The same day the raffle is announced, so is the last video by XXXTentacion, "Moonlight," to accompany a single released previously bearing the same name. In the video, he's walking through a moonlit woods, where people are partying and dancing around him, but he is just smiling and glancing at them, not interacting. He passes by a curly haired woman that is, no doubt, supposed to resemble former girlfriend Geneva Ayala, the one who made claims of domestic abuse. At the time of his death, Jahseh Onfroy was facing 15 felony charges stemming from those allegations. Those charges were dropped after his death.
Slung across his chest is that gray Louis Vuitton bag -- the same one that his killers took on June 18, 2018.
XXXTentacion's video director James Pereira, who is known simply as JMP and was behind "Look at Me" and the latest "Moonlight," explains how this posthumous video came to be.
"It was a big weight off my shoulders because it was the last project that I was able to work on with X," Pereira says. "It took an extra effort because it was never finished. That's the big interest. What is this video? What does it mean? Why does it look the way it looks? Because it was never finished. Everything Jahseh put out was genius. If it wasn't genius, he scrapped it. It doesn't matter if thousands and hundreds of thousands of dollars was spent. He put something out when it was really genius and it was exactly the way he wanted it to represent what he wanted to say. Finishing 'Moonlight' was a tough thing for me because I had to work with, what in my eyes, was an unfinished project."

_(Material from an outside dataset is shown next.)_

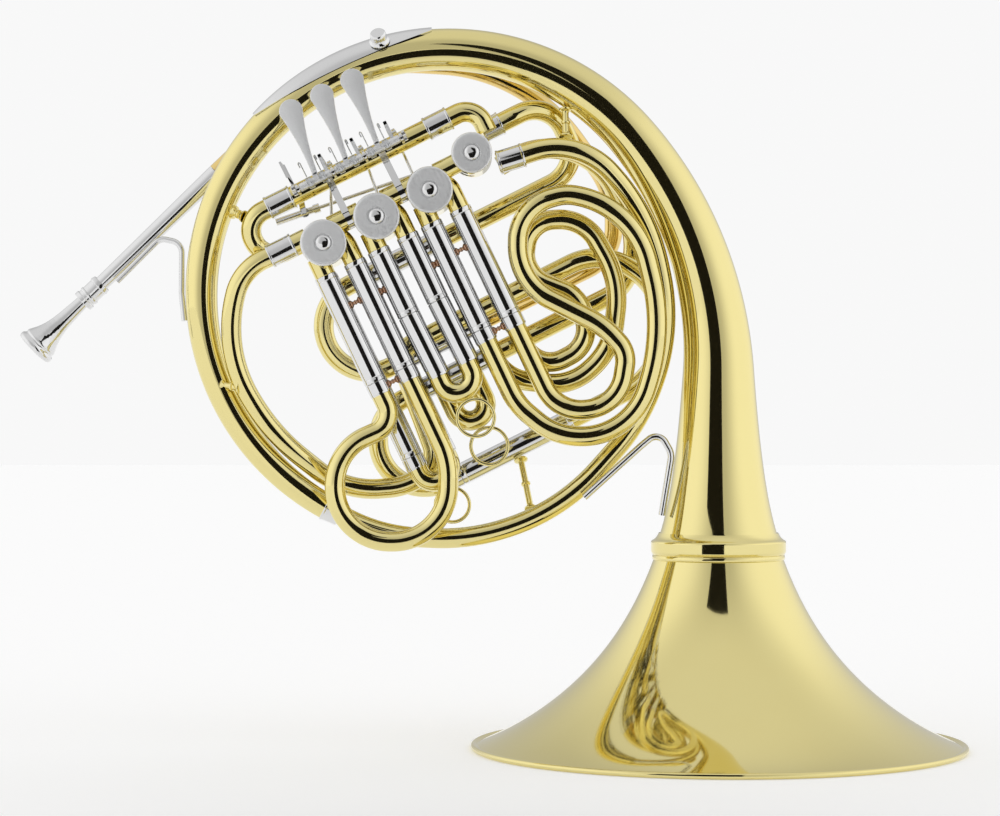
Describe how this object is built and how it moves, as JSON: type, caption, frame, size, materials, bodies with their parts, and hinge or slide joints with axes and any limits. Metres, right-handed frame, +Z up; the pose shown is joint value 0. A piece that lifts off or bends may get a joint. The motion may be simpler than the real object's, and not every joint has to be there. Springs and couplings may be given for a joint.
{
  "type": "double french horn",
  "caption": "Double horn in F and B flat standing on its bell, with rotary valves, string-free lever action, pull slides, removable bell and mouthpiece.",
  "frame": {"origin": "centre of the bell rim's flat underside, where the horn stands", "axes": "+Z up the bell axis, +X from the wrap towards the bell, -Y towards the side of the valve caps and finger levers"},
  "size_m": [0.5935, 0.31, 0.4502],
  "materials": {
    "lacquered_brass": "polished",
    "gold_brass": "polished",
    "nickel_silver": "polished",
    "bronze": "polished",
    "spring_steel": "satin",
    "cork": "matte"
  },
  "bodies": {
    "horn": {"bell_tail": "lacquered_brass", "bell_tail_collar": "lacquered_brass", "bell_tail_ferrule": "nickel_silver", "main_branch": "lacquered_brass", "change_branch": "lacquered_brass", "left_coil": "lacquered_brass", "leadpipe": "gold_brass", "mouthpiece_receiver": "nickel_silver", "leadpipe_wire_brace": "nickel_silver", "lever_tube": "lacquered_brass", "tuning_branch": "lacquered_brass", "tuning_sleeves": "nickel_silver", "nickel_ferrules": "nickel_silver", "valve_casing_1": "lacquered_brass", "valve_casing_2": "lacquered_brass", "valve_casing_3": "lacquered_brass", "valve_casing_4": "lacquered_brass", "valve_caps": "nickel_silver", "valve_bearings": "lacquered_brass", "valve_knuckles": "lacquered_brass", "f_valve_sleeves": "nickel_silver", "bflat_valve_sleeves": "nickel_silver", "hand_guard": "nickel_silver", "guard_boss": "nickel_silver", "bell_stay": "nickel_silver", "slide_braces": "bronze", "body_braces": "lacquered_brass", "lever_axle": "nickel_silver", "lever_posts": "nickel_silver", "lever_straps": "nickel_silver", "lever_springs": "spring_steel", "stop_corks": "cork"},
    "bell": {"bell_flare": "lacquered_brass", "bell_flare_collar": "lacquered_brass"},
    "rotor_1_body": {"rotor_1": "lacquered_brass", "stop_arm_1": "nickel_silver"},
    "rotor_2_body": {"rotor_2": "lacquered_brass", "stop_arm_2": "nickel_silver"},
    "rotor_3_body": {"rotor_3": "lacquered_brass", "stop_arm_3": "nickel_silver"},
    "rotor_4_body": {"rotor_4": "lacquered_brass", "stop_arm_4": "nickel_silver"},
    "finger_lever_1_body": {"finger_lever_1": "nickel_silver"},
    "finger_lever_2_body": {"finger_lever_2": "nickel_silver"},
    "finger_lever_3_body": {"finger_lever_3": "nickel_silver"},
    "thumb_lever_body": {"thumb_lever": "nickel_silver"},
    "link_rod_1_body": {"link_rod_1": "nickel_silver"},
    "link_rod_2_body": {"link_rod_2": "nickel_silver"},
    "link_rod_3_body": {"link_rod_3": "nickel_silver"},
    "link_rod_4_body": {"link_rod_4": "nickel_silver"},
    "f_slide_1_body": {"f_slide_1": "lacquered_brass"},
    "f_slide_2_body": {"f_slide_2": "lacquered_brass"},
    "f_slide_3_body": {"f_slide_3": "lacquered_brass"},
    "bflat_slide_1_body": {"bflat_slide_1": "lacquered_brass"},
    "bflat_slide_2_body": {"bflat_slide_2": "lacquered_brass"},
    "bflat_slide_3_body": {"bflat_slide_3": "lacquered_brass"},
    "main_tuning_slide_body": {"main_tuning_slide": "lacquered_brass"},
    "f_tuning_slide_body": {"f_tuning_slide": "lacquered_brass"},
    "mouthpiece_body": {"mouthpiece": "nickel_silver"}
  },
  "joints": [
    {"name": "finger_lever_1_turn", "type": "hinge", "parent": "horn", "child": "finger_lever_1_body", "pos_m": [-0.24903, -0.026, 0.35335], "axis": [-0.8944, 0, -0.4473], "range_deg": [0, 11.25], "stiffness_Nm_per_rad": 0.15, "springref_deg": -14.32},
    {"name": "link_rod_1_swing", "type": "hinge", "parent": "finger_lever_1_body", "child": "link_rod_1_body", "pos_m": [-0.24375, 0.0175, 0.36606], "axis": [-0.8944, 0, -0.4473], "range_deg": [-11.25, 0]},
    {"name": "finger_lever_2_turn", "type": "hinge", "parent": "horn", "child": "finger_lever_2_body", "pos_m": [-0.23025, -0.026, 0.36275], "axis": [-0.8944, 0, -0.4473], "range_deg": [0, 11.25], "stiffness_Nm_per_rad": 0.15, "springref_deg": -14.32},
    {"name": "link_rod_2_swing", "type": "hinge", "parent": "finger_lever_2_body", "child": "link_rod_2_body", "pos_m": [-0.22408, 0.0175, 0.3759], "axis": [-0.8944, 0, -0.4473], "range_deg": [-11.25, 0]},
    {"name": "finger_lever_3_turn", "type": "hinge", "parent": "horn", "child": "finger_lever_3_body", "pos_m": [-0.21102, -0.026, 0.37236], "axis": [-0.8944, 0, -0.4473], "range_deg": [0, 11.25], "stiffness_Nm_per_rad": 0.15, "springref_deg": -14.32},
    {"name": "link_rod_3_swing", "type": "hinge", "parent": "finger_lever_3_body", "child": "link_rod_3_body", "pos_m": [-0.20333, 0.0175, 0.38627], "axis": [-0.8944, 0, -0.4473], "range_deg": [-11.25, 0]},
    {"name": "thumb_lever_turn", "type": "hinge", "parent": "horn", "child": "thumb_lever_body", "pos_m": [-0.262, 0.008, 0.34575], "axis": [0, -1, 0], "range_deg": [0, 30], "stiffness_Nm_per_rad": 0.08, "springref_deg": -14.32},
    {"name": "link_rod_4_swing", "type": "hinge", "parent": "thumb_lever_body", "child": "link_rod_4_body", "pos_m": [-0.26002, 0.023, 0.3361], "axis": [0, -1, 0], "range_deg": [-30, 0]},
    {"name": "rotor_1_turn", "type": "hinge", "parent": "horn", "child": "rotor_1_body", "pos_m": [-0.245, 0, 0.314], "axis": [0, 1, 0], "range_deg": [0, 90]},
    {"name": "rotor_2_turn", "type": "hinge", "parent": "horn", "child": "rotor_2_body", "pos_m": [-0.21235, 0, 0.33033], "axis": [0, 1, 0], "range_deg": [0, 90]},
    {"name": "rotor_3_turn", "type": "hinge", "parent": "horn", "child": "rotor_3_body", "pos_m": [-0.17971, 0, 0.34665], "axis": [0, -1, 0], "range_deg": [0, 90]},
    {"name": "rotor_4_turn", "type": "hinge", "parent": "horn", "child": "rotor_4_body", "pos_m": [-0.15391, 0, 0.36951], "axis": [0, 1, 0], "range_deg": [0, 90]},
    {"name": "f_slide_1_pull", "type": "slide", "parent": "horn", "child": "f_slide_1_body", "axis": [0.4293, 0, -0.9032], "range_m": [0, 0.04]},
    {"name": "f_slide_2_pull", "type": "slide", "parent": "horn", "child": "f_slide_2_body", "axis": [0.4293, 0, -0.9032], "range_m": [0, 0.02]},
    {"name": "f_slide_3_pull", "type": "slide", "parent": "horn", "child": "f_slide_3_body", "axis": [0.4293, 0, -0.9032], "range_m": [0, 0.012]},
    {"name": "bflat_slide_1_pull", "type": "slide", "parent": "horn", "child": "bflat_slide_1_body", "axis": [0.4293, 0, -0.9032], "range_m": [0, 0.015]},
    {"name": "bflat_slide_2_pull", "type": "slide", "parent": "horn", "child": "bflat_slide_2_body", "axis": [0.4293, 0, -0.9032], "range_m": [0, 0.02]},
    {"name": "bflat_slide_3_pull", "type": "slide", "parent": "horn", "child": "bflat_slide_3_body", "axis": [0.4293, 0, -0.9032], "range_m": [0, 0.012]},
    {"name": "main_tuning_slide_pull", "type": "slide", "parent": "horn", "child": "main_tuning_slide_body", "axis": [-0.8944, 0, -0.4473], "range_m": [0, 0.03]},
    {"name": "f_tuning_slide_pull", "type": "slide", "parent": "horn", "child": "f_tuning_slide_body", "axis": [-0.8944, 0, -0.4473], "range_m": [0, 0.028]},
    {"name": "bell_unscrew", "type": "slide", "parent": "horn", "child": "bell", "axis": [0, 0, -1], "range_m": [0, 0.012]},
    {"name": "mouthpiece_pull", "type": "slide", "parent": "horn", "child": "mouthpiece_body", "axis": [-0.7196, 0, -0.6944], "range_m": [0, 0.02]}
  ],
  "couplings": [
    {"joint": "link_rod_1_swing", "follows": "finger_lever_1_turn", "ratio": -1},
    {"joint": "link_rod_2_swing", "follows": "finger_lever_2_turn", "ratio": -1},
    {"joint": "link_rod_3_swing", "follows": "finger_lever_3_turn", "ratio": -1},
    {"joint": "link_rod_4_swing", "follows": "thumb_lever_turn", "ratio": -1},
    {"joint": "rotor_1_turn", "follows": "finger_lever_1_turn", "ratio": 8},
    {"joint": "rotor_2_turn", "follows": "finger_lever_2_turn", "ratio": 8},
    {"joint": "rotor_3_turn", "follows": "finger_lever_3_turn", "ratio": 8},
    {"joint": "rotor_4_turn", "follows": "thumb_lever_turn", "ratio": 3}
  ]
}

He continues: "Everything happens for a reason and in my life I've strongly believed that. Everything was left. Everything was shot. The scenes ended the times they needed to end. Things that were never shot were missed for a reason. And I think the footage that was left behind for me to work with for 'Moonlight' was exactly what was meant to be left behind. The original idea as genius as it was, with how everything played out with Jahseh not being here and being just left with footage of a dark jungle-lit party with Jahseh walking, and him looking over everybody and people aren't paying attention to him -- it's this weird vibe. That's what it ended up coming out to be. At the end of the day, the video holds a lot more meaning than I ever thought, because this was not the original treatment, but because of the way everything played out, I feel that the treatment wrote itself."
Pereira says this is a video that everyone should see.
"When we shot that video, he was at a great point in his life," he says. "He was making a huge change for himself, helping everyone else around him, supporting everyone else's dreams, because he got to the point where he felt like he was really accomplishing goals and he had the resources, so he started supporting everyone else and focusing on himself. (Jahseh) was on the fast train to being a phenomenal person."